Stored data:

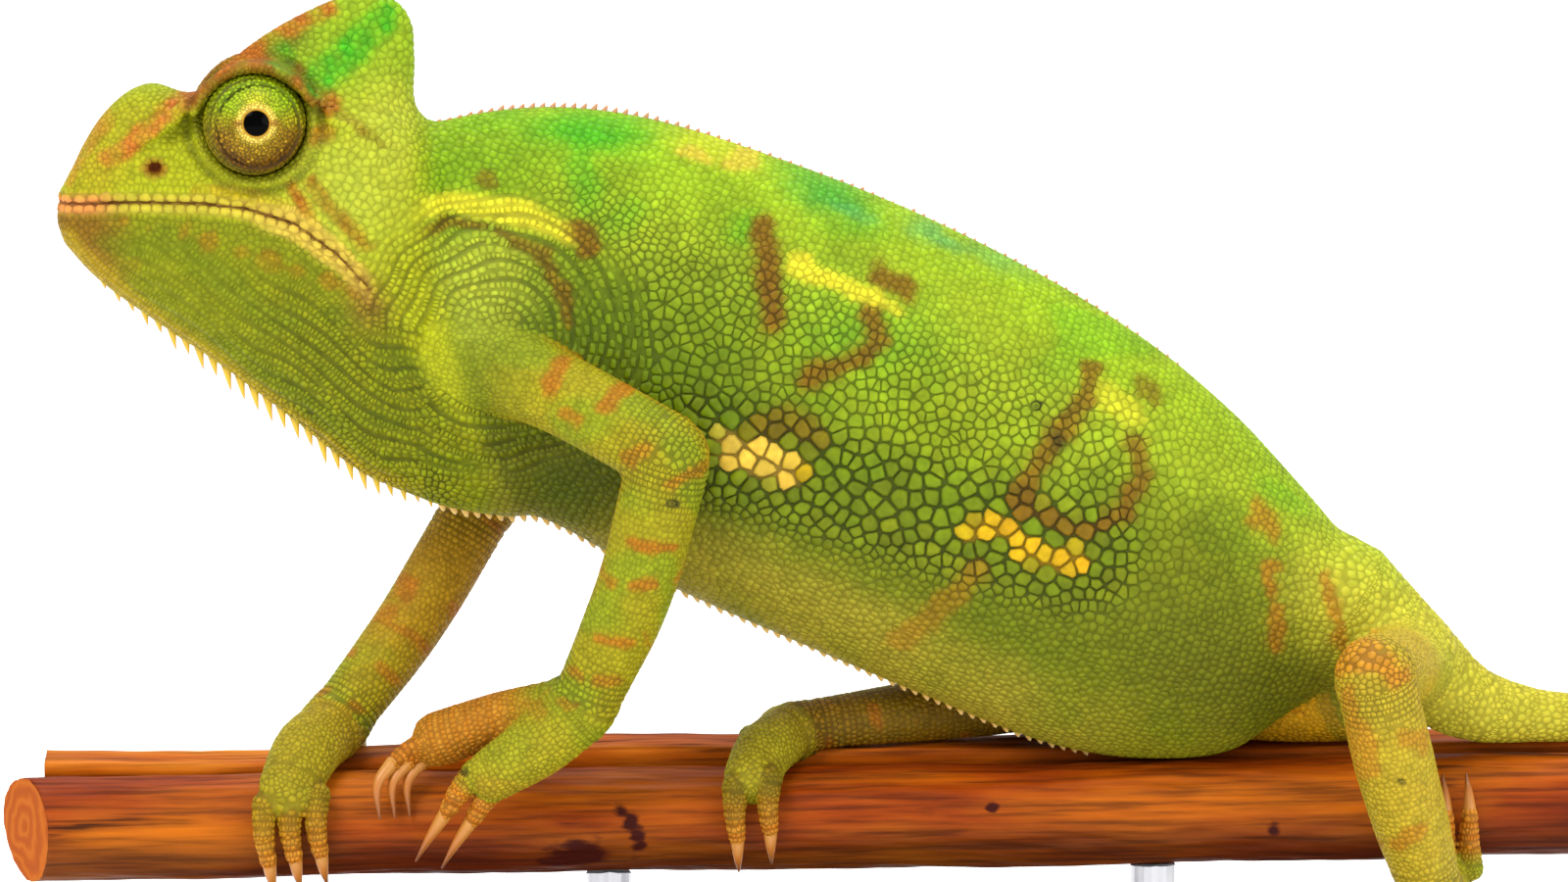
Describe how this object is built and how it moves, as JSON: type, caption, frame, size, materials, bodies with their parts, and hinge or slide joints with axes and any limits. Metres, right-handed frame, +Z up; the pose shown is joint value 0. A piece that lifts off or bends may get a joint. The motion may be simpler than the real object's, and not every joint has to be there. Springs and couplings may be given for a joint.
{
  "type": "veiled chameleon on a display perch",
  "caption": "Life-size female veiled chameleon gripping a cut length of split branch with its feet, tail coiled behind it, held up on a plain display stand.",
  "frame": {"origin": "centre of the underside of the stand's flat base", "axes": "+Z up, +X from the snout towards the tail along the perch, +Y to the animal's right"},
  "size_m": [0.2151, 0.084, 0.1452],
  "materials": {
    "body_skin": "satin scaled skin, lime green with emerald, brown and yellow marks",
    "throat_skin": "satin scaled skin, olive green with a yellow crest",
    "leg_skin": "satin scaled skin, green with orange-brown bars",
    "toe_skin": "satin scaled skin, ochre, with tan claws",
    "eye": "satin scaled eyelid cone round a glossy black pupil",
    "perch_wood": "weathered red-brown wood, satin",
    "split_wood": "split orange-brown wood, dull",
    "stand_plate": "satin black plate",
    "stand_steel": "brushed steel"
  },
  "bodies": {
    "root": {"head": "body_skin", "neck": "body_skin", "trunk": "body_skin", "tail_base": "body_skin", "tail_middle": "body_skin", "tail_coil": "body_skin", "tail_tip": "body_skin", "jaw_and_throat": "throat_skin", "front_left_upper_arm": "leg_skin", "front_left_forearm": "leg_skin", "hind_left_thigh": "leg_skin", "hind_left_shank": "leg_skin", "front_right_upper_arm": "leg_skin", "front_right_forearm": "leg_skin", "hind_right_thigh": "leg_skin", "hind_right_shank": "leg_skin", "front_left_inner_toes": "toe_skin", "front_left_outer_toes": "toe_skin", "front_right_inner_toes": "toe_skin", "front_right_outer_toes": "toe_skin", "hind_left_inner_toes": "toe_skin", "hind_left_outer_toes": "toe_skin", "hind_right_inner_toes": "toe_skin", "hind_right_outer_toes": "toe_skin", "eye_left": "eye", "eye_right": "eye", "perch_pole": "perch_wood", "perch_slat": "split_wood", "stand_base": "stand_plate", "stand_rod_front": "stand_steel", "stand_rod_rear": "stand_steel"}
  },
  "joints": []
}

Short exercise: Check every line of the material for the string "axes" and give the number of lines that have it, without anything else.

Output for this exercise: 2